Implications for your firm
Operational steps a firm reading this case may wish to consider documenting. Strategic and rule-application calls belong to your firm's attorneys.
- Track Judge Howell's chambers practice of issuing show-cause orders that enumerate each defective citation by name; the practice forces counsel into specific defense rather than general explanation, and the cases cited (Rubio; Mata; Park) are now the canonical D.D.C. AI-Rule 11 trio.

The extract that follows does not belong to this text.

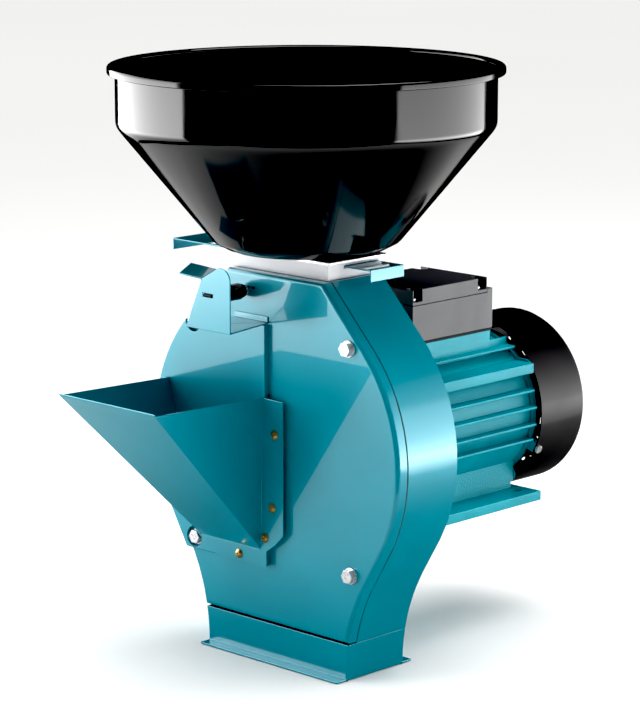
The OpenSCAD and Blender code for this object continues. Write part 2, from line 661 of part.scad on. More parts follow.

- When opposing a brief with suspect citations, prepare a misrepresentation analysis (not just a non-existence analysis); Howell's order lists eight cases that exist but were described as standing for propositions the cases do not contain, and the misrepresentation theory carried the same weight as outright fabrication.
- Document client-side AI-use protocols separately from associate-side protocols; Zhang's counsel was solo-practitioner-style (no firm-policy reform path), and the sealed in-camera hearing on the sanction amount suggests financial-hardship considerations factor into D.D.C. sanction calibration.
Sources
Primary sources
- The eight misrepresented authorities (Vega v. Hempstead Union Free Sch. Dist.; Robertson v. District of Columbia; Myers v. Alutiq; Lockhart v. Coastal Int'l Sec.; Bible Way Church v. Beards; Rodriguez v. Lab. Corp. of Am. Holdings; Howard Univ. v. Best; Larijani v. Georgetown Univ.) are extracted from the show-cause order's docket text on CourtListener; page-level cite verification was not performed against the underlying brief.
- The initial monetary sanction figure (before reduction to $1,000 at the Jan. 9, 2026 sealed hearing) was not extracted to a sum certain for this entry; the Jan. 9, 2026 minute order describes the reduction without restating the predecessor amount.